Apoios ao movimento e decepções
Auricélia Arapiun expôs durante a reunião. “Nós não esperávamos menos da senhora. Vir aqui. Sabemos do seu empenho, no início. Passou por um processo cirúrgico. Mandou parentes. Nada resolvido. Acabaram nem ficando. Foram corrompidos também. Esperava da nossa secretária a postura que a senhora está tendo, de vir dialogar. A Puyr, não sei o motivo, não fez isso. Veio desde o primeiro dia, mas, não dialogou. Fui pedir pra ela fazer uma fala, ela disse que não conversava desse jeito. Não sei qual era o jeito. No terceiro dia, nós viemos conversar com ela. Não conseguiu fazer algumas negociações que tínhamos pedido. Isso mostra, ministra Sônia e parente Puyr, secretaria, a inoperância da secretaria. Como a secretaria não tá tendo valor nenhum pra esse governo”, enfatizou.
Outras lideranças indígenas apoiam o movimento de diferentes formas. Um grupo ocupa, há 13 dias, a BR-163, em Santarém, e, desde ontem, a BR-153, divisa do Pará com Tocantins. Ainda a segunda-feira, enquanto ocorria a reunião, a prefeitura de Tomé-Açu foi igualmente ocupada. Além dos parentes, mais de 130 organizações regionais e nacionais apoiam o movimento indígena, que tem recebido mensagens de parlamentares de outros estados da federação, de artistas locais e estrangeiros, membros das universidades.

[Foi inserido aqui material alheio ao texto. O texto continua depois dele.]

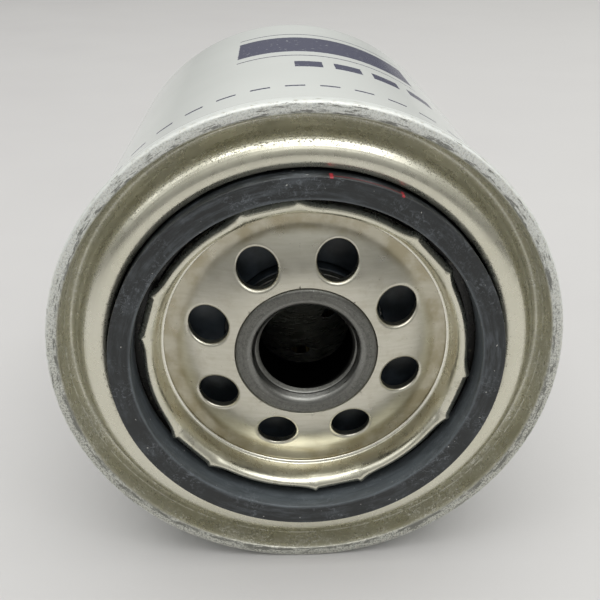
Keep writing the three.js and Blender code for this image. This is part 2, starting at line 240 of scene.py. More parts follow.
def between(tree, value, low, high, first=0.0, last=1.0):
    """Smooth step of a value from first at low to last at high."""
    inputs = {"Value": value, "From Min": low, "From Max": high, "To Min": first, "To Max": last}
    return add(tree, "MapRange", inputs, interpolation_type="SMOOTHSTEP")


def band_of(tree, value, low, high, soft):
    """1 inside a band of values and 0 outside, with soft edges."""
    rise = between(tree, value, low - soft, low + soft)
    return times(tree, rise, between(tree, value, high - soft, high + soft, 1, 0))


def dashes(tree, value, pitch, gap):
    """1 on dashes that repeat every pitch, 0 on the share gap of the pitch before each dash."""
    return math(tree, "GREATER_THAN", math(tree, "FRACT", math(tree, "DIVIDE", value, pitch)), gap)


def mix(tree, share, a, b):
    """Colour a where share is 0 and b where it is 1, each a hex text or another node's colour. 6, 7
    and 2 are the colour sockets."""
    a, b = (colour(c) if isinstance(c, str) else c for c in (a, b))
    return add(tree, "Mix", {0: share, 6: a, 7: b}, out=2, data_type="RGBA")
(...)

No último dia 24, um grupo de lideranças indígenas foi até à Ordem de Advogados do Brasil (OAB-PA) com apoio de Dinamam Tuxá e Maurício Terena, respectivamente, coordenador executivo e advogado da Articulação dos Povos Indígenas do Brasil (Apib).

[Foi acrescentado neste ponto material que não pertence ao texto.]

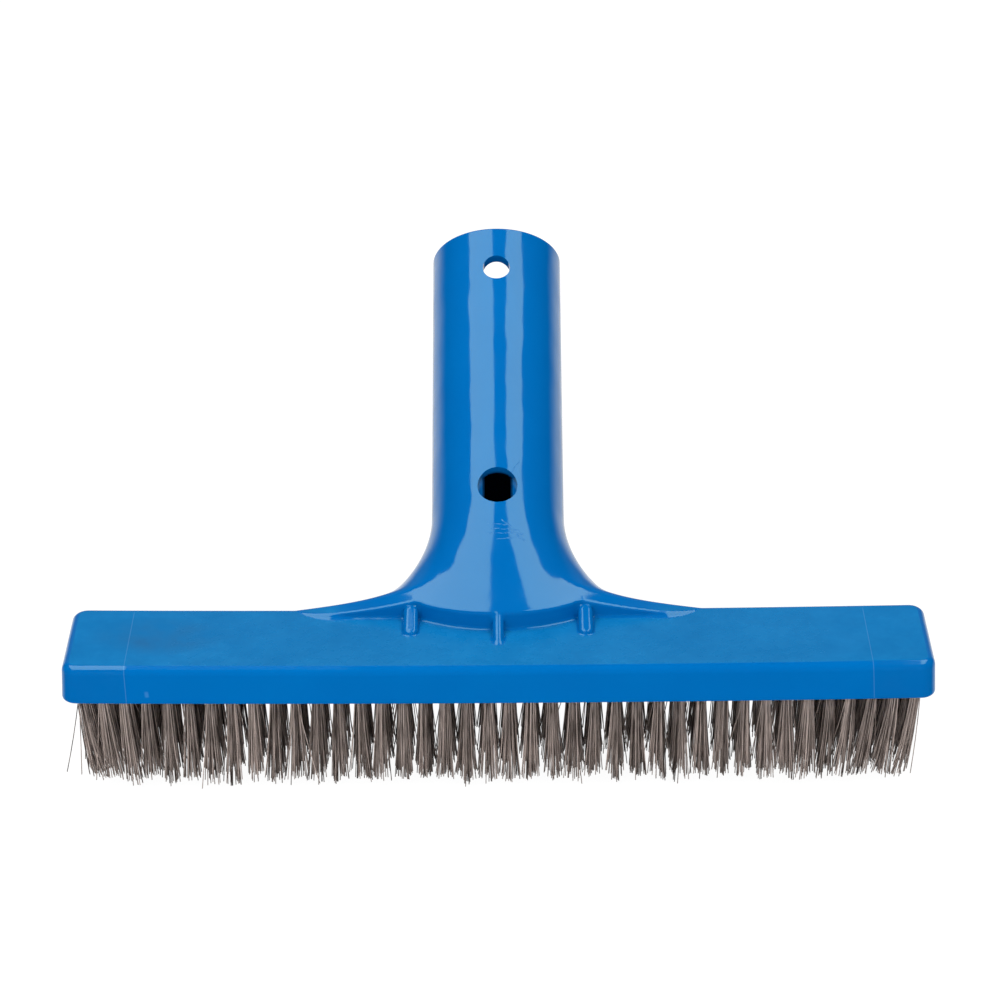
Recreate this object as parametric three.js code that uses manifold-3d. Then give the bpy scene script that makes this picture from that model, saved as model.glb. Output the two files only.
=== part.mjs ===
// Pool wall brush head: a one-piece moulded body with a bristle bar, a flared neck and an angled
// pole socket, and 200 wire tufts set in blind holes under the bar.
//
// Millimetres. +X runs along the bar, +Y points to the back (the way the socket leans), +Z is up.
// Everything is drawn around the middle of the bristle tips. The finished brush is then moved so
// that the origin is the centre of its footprint, on the plane that the bristle tips touch.

import * as THREE from 'three';
import { mergeGeometries, mergeVertices } from 'three/addons/utils/BufferGeometryUtils.js';
import Module from 'manifold-3d';

const wasm = await Module();
wasm.setup();

// ---- Driving dimensions ---------------------------------------------------------------------

const bristleLength = 27;

const bar = {
  length: 254,
  depth: 38.4,
  height: 11.8,
  draft: 0.5,
  cornerRadius: 4.5,
  topFillet: 2.5,
  bottomFillet: 1.2,
};

const tufts = {
  columns: 40,
  columnPitch: 6.25,
  rows: 5,
  rowPitch: 6,
  rootRadius: 1.5,
  tipRadius: 3.4,
  holeRadius: 1.8,
  holeDepth: 8.6,
  rootGap: 0.3,
  sides: 6,
};

// The socket's own frame has +Z along its axis, towards the open end, and -Y towards the front.
const socket = {
  tilt: THREE.MathUtils.degToRad(55.5),
  outerRadius: 20.1,
  boreRadius: 16.5,
  length: 134.5,
  poleDepth: 72,
  creaseBehindFront: 24.1,
  creaseHeight: 5.9,
  sides: 48,
};

// Below the pole stop the moulding is cored out by a narrow slot instead of the round bore.
const slot = { width: 8.6, front: -16.5, back: 8, bottom: 26 };

const clipHole = { radius: 4.2, belowRim: 14.6 };
const drainHole = { radius: 6, belowRim: 92, depth: 4 };

// The neck widens from the socket's circle into a flat trumpet. It is widest inside the bar.
const neck = { top: 40, bottom: -16, flareWidth: 21, flarePower: 1.9, undersideRise: 8 };

// The foot is the raised step on top of the bar that the neck grows out of. It has two lobes, each
// with a shallow front arc and a cove along it: long wings, and a chin that bulges out between them.
const foot = { ridgeSlope: 0.14, sunk: 3, belowNeck: 0.6 };
const wings = { halfWidth: 61, bulge: 3.5, sidesBehindFront: 35.5, cove: 4 };
const chin = { halfWidth: 26, bulge: 5.5, sidesBehindFront: 28.5, cove: 5.6 };

// Gusset ribs run from the bar top up to the foot's wall: two outer ones and a narrower middle one.
const outerRib = { spacing: 26, width: 4.6, wallBehindFront: 31.5, reach: 12.5 };
const middleRib = { width: 3.4, wallBehindFront: 23, reach: 9 };
const ribOverlap = 3;

// ---- Derived positions ----------------------------------------------------------------------

const barBottom = bristleLength;
const barTop = barBottom + bar.height;
const barFront = -bar.depth / 2 + bar.draft;
const barBack = -barFront;
const poleStop = socket.length - socket.poleDepth;
const overcut = 1;

// The socket's axis starts one outer radius below the crease where neck and foot meet.
const creaseY = barFront + socket.creaseBehindFront;
const creaseZ = barTop + socket.creaseHeight;
const socketFrame = new THREE.Matrix4()
  .makeRotationX(-socket.tilt)
  .setPosition(
    0,
    creaseY + socket.outerRadius * Math.cos(socket.tilt),
    creaseZ - socket.outerRadius * Math.sin(socket.tilt),
  );

// ---- Solids from geometries -----------------------------------------------------------------

function toSolid(geometry) {
  const bare = geometry.clone();
  bare.deleteAttribute('normal');
  bare.deleteAttribute('uv');
  const merged = mergeVertices(bare, 1e-4);
  return new wasm.Manifold(new wasm.Mesh({
    numProp: 3,
    vertProperties: new Float32Array(merged.attributes.position.array),
    triVerts: new Uint32Array(merged.index.array),
  }));
}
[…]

Sem entrar em detalhes, Auricélia contou que “foi uma reunião com o presidente da OAB [Sávio Barreto Lacerda Lima] e representantes da ONU, que foram fazer esta escuta. A gente levou nossa denúncia, inclusive entregamos documentos oficialmente pra eles com denúncias, ouviram todas as lideranças. (…) Ele sai e vai falar com o governador e tenta convencer ele. O governador está irredutível”.